Short problem |
Reproduce the entries below in full, word for word.

Input records start

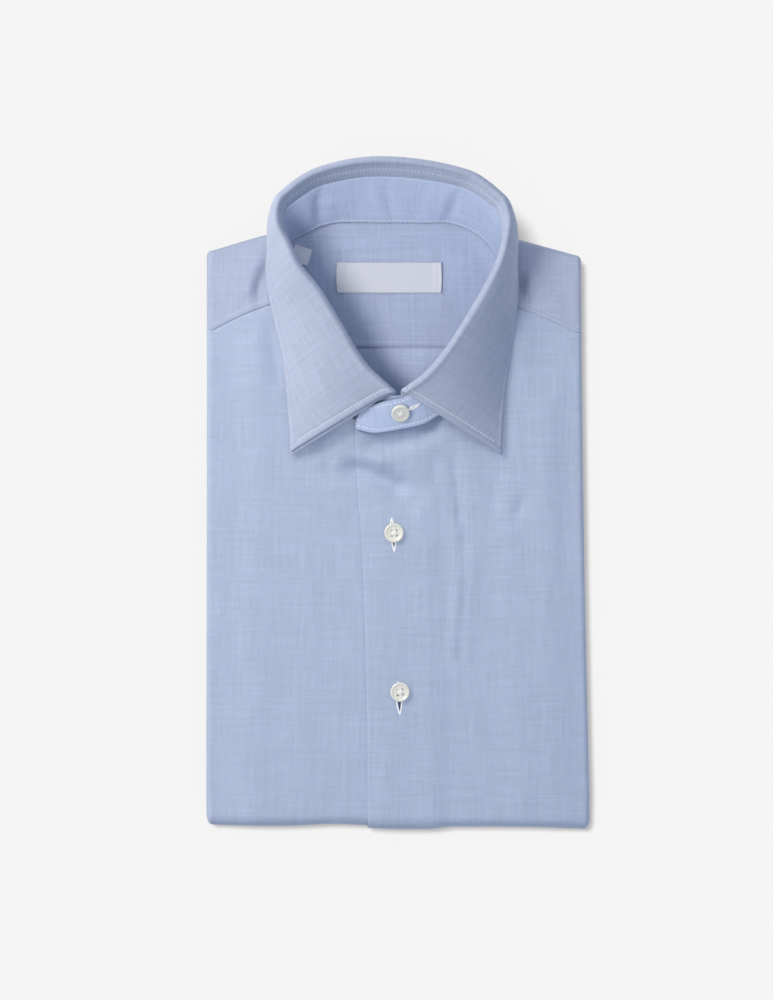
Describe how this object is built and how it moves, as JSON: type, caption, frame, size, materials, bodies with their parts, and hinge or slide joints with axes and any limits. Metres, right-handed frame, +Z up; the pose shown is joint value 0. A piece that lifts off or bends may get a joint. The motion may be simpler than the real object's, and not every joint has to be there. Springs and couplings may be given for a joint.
{
  "type": "long sleeve dress shirt",
  "caption": "Buttoned cotton dress shirt folded for a shelf, its spread collar standing and its sleeves and tail folded behind.",
  "frame": {"origin": "on the surface it rests on, under the middle of the front", "axes": "X across the folded shirt toward the wearer's left, Y up the front toward the collar, Z up from the surface"},
  "size_m": [0.2256, 0.3918, 0.0509],
  "materials": {
    "shirt_cloth": "fine two-tone cotton, pale blue",
    "button_shell": "ivory mother-of-pearl look",
    "label_satin": "woven satin, off-white"
  },
  "bodies": {
    "root": {"folded_layers": "shirt_cloth", "back": "shirt_cloth", "yoke": "shirt_cloth", "front_right": "shirt_cloth", "front_left": "shirt_cloth", "collar_stand": "shirt_cloth", "collar_leaf": "shirt_cloth", "front_button_1": "button_shell", "front_button_2": "button_shell", "collar_button": "button_shell", "main_label": "label_satin", "size_label": "label_satin"}
  },
  "joints": []
}
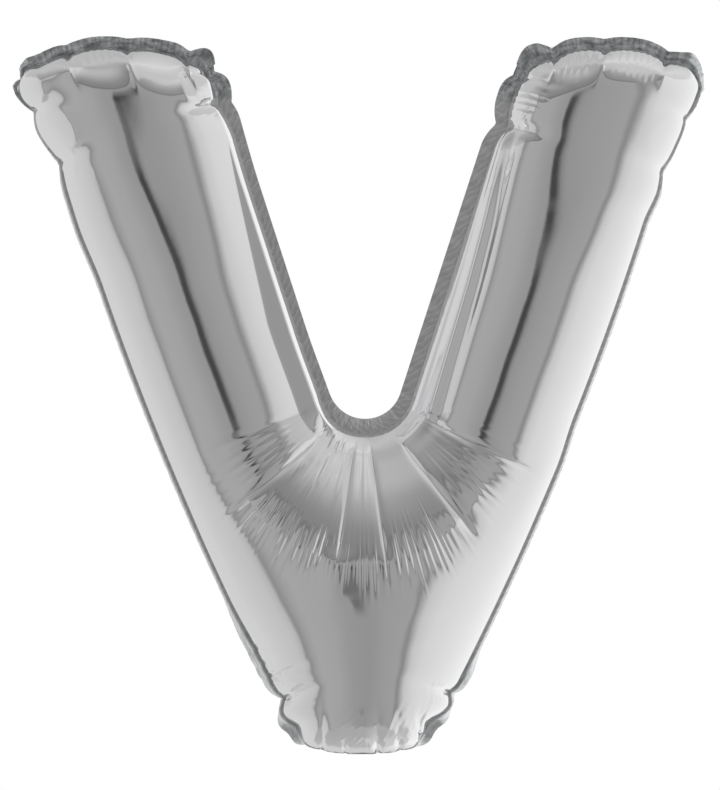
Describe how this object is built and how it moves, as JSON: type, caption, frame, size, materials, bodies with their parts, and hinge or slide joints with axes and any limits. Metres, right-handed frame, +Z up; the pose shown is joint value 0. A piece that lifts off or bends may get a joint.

Input records end

The completed task |
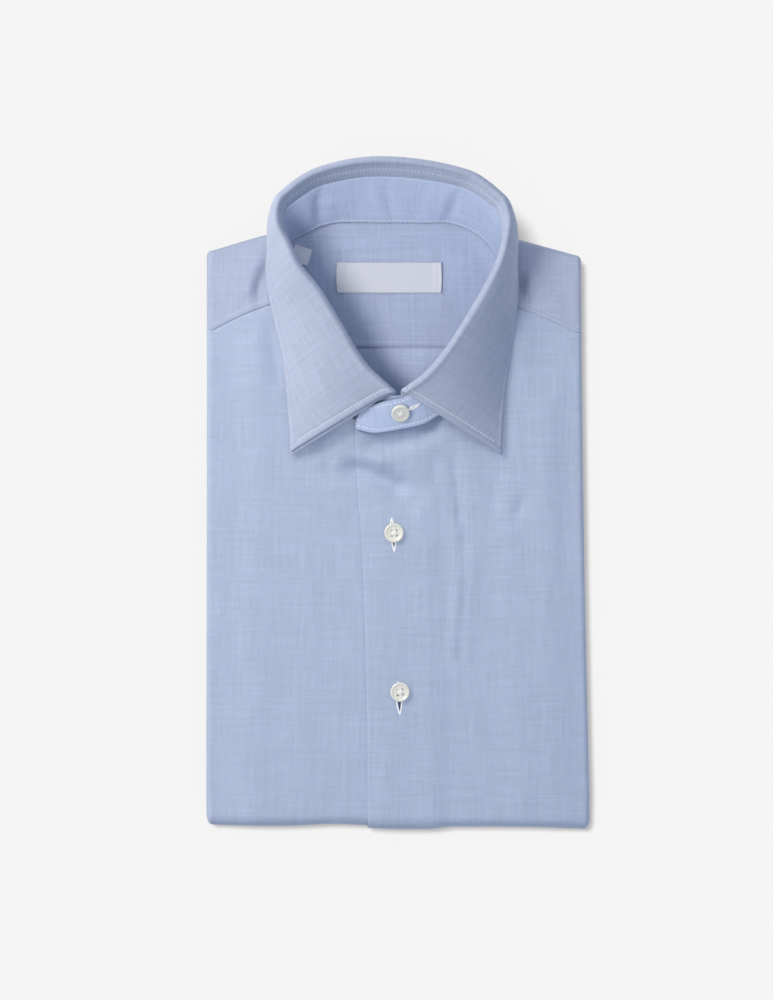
Describe how this object is built and how it moves, as JSON: type, caption, frame, size, materials, bodies with their parts, and hinge or slide joints with axes and any limits. Metres, right-handed frame, +Z up; the pose shown is joint value 0. A piece that lifts off or bends may get a joint. The motion may be simpler than the real object's, and not every joint has to be there. Springs and couplings may be given for a joint.
{
  "type": "long sleeve dress shirt",
  "caption": "Buttoned cotton dress shirt folded for a shelf, its spread collar standing and its sleeves and tail folded behind.",
  "frame": {"origin": "on the surface it rests on, under the middle of the front", "axes": "X across the folded shirt toward the wearer's left, Y up the front toward the collar, Z up from the surface"},
  "size_m": [0.2256, 0.3918, 0.0509],
  "materials": {
    "shirt_cloth": "fine two-tone cotton, pale blue",
    "button_shell": "ivory mother-of-pearl look",
    "label_satin": "woven satin, off-white"
  },
  "bodies": {
    "root": {"folded_layers": "shirt_cloth", "back": "shirt_cloth", "yoke": "shirt_cloth", "front_right": "shirt_cloth", "front_left": "shirt_cloth", "collar_stand": "shirt_cloth", "collar_leaf": "shirt_cloth", "front_button_1": "button_shell", "front_button_2": "button_shell", "collar_button": "button_shell", "main_label": "label_satin", "size_label": "label_satin"}
  },
  "joints": []
}
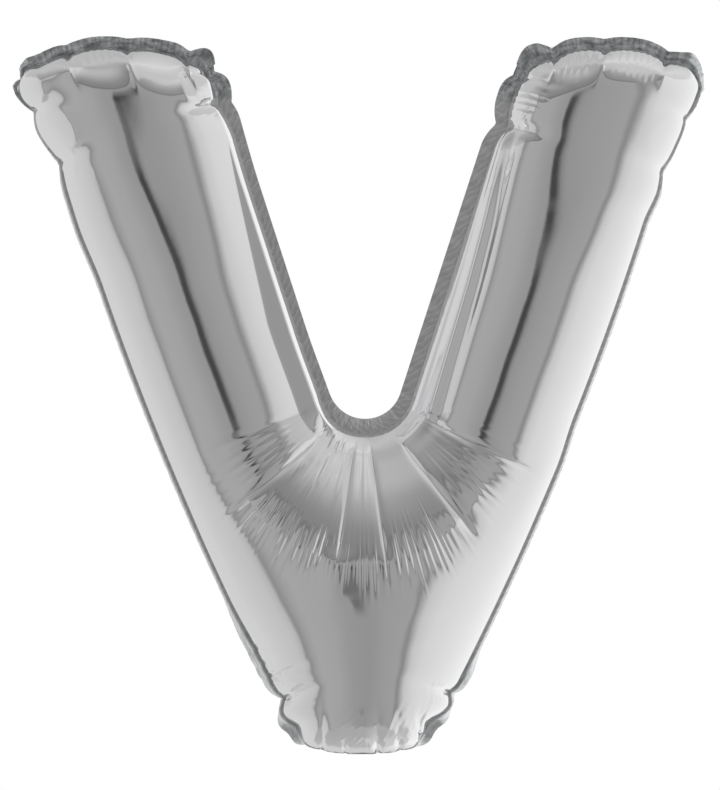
Describe how this object is built and how it moves, as JSON: type, caption, frame, size, materials, bodies with their parts, and hinge or slide joints with axes and any limits. Metres, right-handed frame, +Z up; the pose shown is joint value 0. A piece that lifts off or bends may get a joint.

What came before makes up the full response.